Históricamente, el peor enemigo de los pueblos han sido ellos mismas. El ejercicio del poder absoluto, con todas sus consecuencias lesivas, siempre ha necesitado de artífices obedientes, dispuestos a venderse al mejor postor. Unas veces el óbolo que ha servido de pago por los servicios prestados ha tomado forma material y otras ideológica (patria, nación) o religiosa (la fe, la Iglesia, el paraíso). En cualquier caso, desgraciadamente, los verdugos de la opresión y escarnio de nuestra clase salen de nuestra propia clase, valga la redundancia. Quizá por eso duelen más esas muertes que vivimos a diario desde las páginas de los periódicos o de las emisiones televisivas del canal de turno (da igual que sean en Barcelona, en Berlín, en Afganistán, en Argentina, en Irak o en Siria); los asesinatos indiscriminados de personas inocentes nos muestran un escenario terrible del mundo en el que habitamos y que hemos consentido por acción o por omisión. Todo este acontecer es lamentable en muchos aspectos. El primer aspecto deleznable es el derivado del sufrimiento de las víctimas directas e indirectas de las guerras que se desgranan a nuestro alrededor, da igual que tomen forma ecológica, migratoria, religiosa, imperialista, de género, laboral o consecuencia inmediata de la simple pobreza. El segundo aspecto a destacar es que las personas ejecutoras de la acción violenta, en general, son de extracto humilde, a lo sumo de la clase media, si es que esta existe en el país de origen; las víctimas suelen ser gente de la calle, personas que pasean, niños y niñas que van al colegio, etcétera. Explotan pocas bombas en los barrios adinerados, en los parlamentos nacionales o autonómicos, en los juzgados, en los cuarteles policiales o militares, en los centros financieros. Morimos en los paseos, en los mercados, viajando en el metro, en un avión o en un autobús, o en campos de batalla próximos o lejanos.
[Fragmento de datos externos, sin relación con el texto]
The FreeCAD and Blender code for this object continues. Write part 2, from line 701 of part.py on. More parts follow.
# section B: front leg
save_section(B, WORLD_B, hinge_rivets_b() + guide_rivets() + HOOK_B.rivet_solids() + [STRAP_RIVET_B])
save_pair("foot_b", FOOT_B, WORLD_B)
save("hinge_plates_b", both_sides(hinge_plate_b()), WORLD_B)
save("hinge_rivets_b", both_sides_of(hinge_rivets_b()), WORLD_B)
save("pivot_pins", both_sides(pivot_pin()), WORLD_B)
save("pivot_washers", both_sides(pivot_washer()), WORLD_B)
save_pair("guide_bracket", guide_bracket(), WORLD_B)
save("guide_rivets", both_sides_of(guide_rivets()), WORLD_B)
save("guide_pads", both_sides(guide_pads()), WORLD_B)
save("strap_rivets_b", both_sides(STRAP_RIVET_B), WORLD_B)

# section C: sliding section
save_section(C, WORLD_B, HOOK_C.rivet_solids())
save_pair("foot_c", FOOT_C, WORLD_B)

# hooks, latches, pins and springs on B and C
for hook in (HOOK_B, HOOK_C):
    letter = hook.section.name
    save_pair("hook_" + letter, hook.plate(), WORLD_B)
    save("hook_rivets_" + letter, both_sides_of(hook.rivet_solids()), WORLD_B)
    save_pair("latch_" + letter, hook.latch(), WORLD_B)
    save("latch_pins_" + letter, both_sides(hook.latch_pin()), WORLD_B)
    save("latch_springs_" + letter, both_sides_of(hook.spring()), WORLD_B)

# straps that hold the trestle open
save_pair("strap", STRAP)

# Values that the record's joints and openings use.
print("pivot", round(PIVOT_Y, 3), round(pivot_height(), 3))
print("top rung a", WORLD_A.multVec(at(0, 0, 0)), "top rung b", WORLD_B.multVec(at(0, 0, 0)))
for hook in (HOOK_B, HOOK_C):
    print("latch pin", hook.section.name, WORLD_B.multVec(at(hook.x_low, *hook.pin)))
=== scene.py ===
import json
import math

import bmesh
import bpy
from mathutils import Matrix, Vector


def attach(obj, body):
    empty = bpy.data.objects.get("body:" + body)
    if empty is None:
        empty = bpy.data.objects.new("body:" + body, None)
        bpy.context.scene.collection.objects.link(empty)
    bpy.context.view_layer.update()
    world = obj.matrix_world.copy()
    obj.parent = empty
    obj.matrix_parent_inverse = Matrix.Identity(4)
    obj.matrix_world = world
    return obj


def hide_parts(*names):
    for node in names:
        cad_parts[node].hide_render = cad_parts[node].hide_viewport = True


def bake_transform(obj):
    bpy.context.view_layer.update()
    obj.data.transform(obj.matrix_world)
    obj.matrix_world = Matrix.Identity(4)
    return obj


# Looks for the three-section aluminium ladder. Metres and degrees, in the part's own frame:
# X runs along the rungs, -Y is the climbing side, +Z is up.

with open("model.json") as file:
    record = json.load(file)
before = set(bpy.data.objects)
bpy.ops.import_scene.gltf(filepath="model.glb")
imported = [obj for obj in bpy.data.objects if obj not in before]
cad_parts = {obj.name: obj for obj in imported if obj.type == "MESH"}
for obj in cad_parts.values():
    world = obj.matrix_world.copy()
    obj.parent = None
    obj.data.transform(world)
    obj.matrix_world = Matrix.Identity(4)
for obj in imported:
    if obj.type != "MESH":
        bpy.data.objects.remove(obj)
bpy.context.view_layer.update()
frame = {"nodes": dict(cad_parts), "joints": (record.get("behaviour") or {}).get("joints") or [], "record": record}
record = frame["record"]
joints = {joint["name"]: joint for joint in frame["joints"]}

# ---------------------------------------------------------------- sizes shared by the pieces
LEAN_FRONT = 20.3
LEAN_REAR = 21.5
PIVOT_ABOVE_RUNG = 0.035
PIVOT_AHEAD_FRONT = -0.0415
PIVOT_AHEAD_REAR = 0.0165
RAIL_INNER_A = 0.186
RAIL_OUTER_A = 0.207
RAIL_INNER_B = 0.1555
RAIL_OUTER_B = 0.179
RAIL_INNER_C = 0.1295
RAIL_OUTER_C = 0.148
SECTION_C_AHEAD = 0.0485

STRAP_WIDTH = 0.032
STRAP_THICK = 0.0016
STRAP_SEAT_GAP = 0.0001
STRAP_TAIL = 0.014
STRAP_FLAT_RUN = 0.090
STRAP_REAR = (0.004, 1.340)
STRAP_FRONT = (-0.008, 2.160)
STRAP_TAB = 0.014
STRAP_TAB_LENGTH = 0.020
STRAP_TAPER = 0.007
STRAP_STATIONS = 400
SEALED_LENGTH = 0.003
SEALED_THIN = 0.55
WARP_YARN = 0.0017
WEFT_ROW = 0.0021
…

Si creyera en un dios omnipotente diría que su ira ante el comportamiento ignominioso de su creación se descarga siempre sobre los mismos sectores de población, los más débiles. Este aserto que hacemos es estúpido, primero porque dios no existe y segundo porque somos nosotras mismas quienes volcamos nuestra frustración sobre las víctimas, sin castigar los pecados de los verdugos.
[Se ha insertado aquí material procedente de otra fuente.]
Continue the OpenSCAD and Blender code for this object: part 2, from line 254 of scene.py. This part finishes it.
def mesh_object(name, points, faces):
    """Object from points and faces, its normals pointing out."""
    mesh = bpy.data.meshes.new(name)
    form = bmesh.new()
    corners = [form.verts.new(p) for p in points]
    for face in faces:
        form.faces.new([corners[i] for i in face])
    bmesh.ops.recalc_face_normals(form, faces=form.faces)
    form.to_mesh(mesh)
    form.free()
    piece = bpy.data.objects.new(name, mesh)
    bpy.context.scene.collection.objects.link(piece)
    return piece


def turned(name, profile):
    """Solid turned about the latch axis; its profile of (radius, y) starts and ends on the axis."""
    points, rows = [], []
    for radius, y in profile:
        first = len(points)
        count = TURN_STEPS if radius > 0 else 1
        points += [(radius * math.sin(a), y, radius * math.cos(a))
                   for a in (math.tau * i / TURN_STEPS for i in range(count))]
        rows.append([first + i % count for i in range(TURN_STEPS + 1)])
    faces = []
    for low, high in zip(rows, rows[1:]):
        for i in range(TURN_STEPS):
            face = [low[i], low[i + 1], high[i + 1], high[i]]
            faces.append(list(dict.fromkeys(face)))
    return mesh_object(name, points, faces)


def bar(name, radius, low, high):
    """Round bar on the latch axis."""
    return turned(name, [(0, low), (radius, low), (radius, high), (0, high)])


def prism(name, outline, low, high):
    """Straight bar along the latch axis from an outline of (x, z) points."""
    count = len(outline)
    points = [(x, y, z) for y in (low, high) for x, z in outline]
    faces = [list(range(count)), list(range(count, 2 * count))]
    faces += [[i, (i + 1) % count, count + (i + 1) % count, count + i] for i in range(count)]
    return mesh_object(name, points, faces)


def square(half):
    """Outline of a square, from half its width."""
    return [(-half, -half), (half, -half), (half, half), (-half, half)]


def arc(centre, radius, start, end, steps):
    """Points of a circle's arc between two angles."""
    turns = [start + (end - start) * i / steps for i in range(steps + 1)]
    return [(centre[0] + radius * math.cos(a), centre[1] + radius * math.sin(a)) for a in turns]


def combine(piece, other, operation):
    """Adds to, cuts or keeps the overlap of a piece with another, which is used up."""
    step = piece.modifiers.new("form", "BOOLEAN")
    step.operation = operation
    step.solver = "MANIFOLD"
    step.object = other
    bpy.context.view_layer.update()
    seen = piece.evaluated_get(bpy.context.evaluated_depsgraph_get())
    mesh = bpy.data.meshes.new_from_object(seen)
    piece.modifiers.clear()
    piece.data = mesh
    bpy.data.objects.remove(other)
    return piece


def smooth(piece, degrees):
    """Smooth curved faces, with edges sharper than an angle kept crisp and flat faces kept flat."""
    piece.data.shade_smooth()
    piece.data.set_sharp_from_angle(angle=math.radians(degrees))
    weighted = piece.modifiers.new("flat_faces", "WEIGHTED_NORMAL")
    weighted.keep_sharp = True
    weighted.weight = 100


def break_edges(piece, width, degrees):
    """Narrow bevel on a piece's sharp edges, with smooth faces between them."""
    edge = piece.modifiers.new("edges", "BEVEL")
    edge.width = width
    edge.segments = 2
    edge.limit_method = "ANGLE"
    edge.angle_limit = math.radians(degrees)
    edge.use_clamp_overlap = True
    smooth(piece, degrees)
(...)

En resumen, tanto la víctima como el verdugo proceden, en la mayoría de las ocasiones, de la misma clase, esa que no posee ni la riqueza ni los medios de producción.
El tercer aspecto a destacar es la bandera por la que se mata, constantemente ajena a una razón moral, al bienestar común de la mayoría, en nombre de intereses ajenos a nuestra clase, espurios, cargados de ideas y valores que nada tienen que ver con el apoyo mutuo y la solidaridad entre las personas y los pueblos.
Hemos perdido muchas batallas en los últimos cien años pero quizá las más importantes se encuentran del lado de la conciencia de clase, de la defensa del pensamiento crítico, de la racionalidad como herramienta de relación entre iguales. Nos hemos olvidado de cuáles son nuestros verdaderos intereses como individuos sometidos a la esclavitud del trabajo. No solo sufrimos la dominación que ejercen los distintos poderes establecidos en el mundo, sino que los defendemos, y matamos y morimos por ellos.
Tenemos mucho que aprender, reaprender y cambiar. Somos nuestro peor enemigo; no obstante, en el problema está la solución.
Nos preguntamos en qué nos está convirtiendo este modo de vida despiadado e insolidario en el que nos desarrollamos. El capitalismo no está ganando la guerra de clases porque nos mantenga cogidos bajo su bota explotadora, sino porque ha logrado que perdamos la memoria y abandonemos aquellos horizontes revolucionarios que a principios del siglo XX pudieron cambiar el mundo.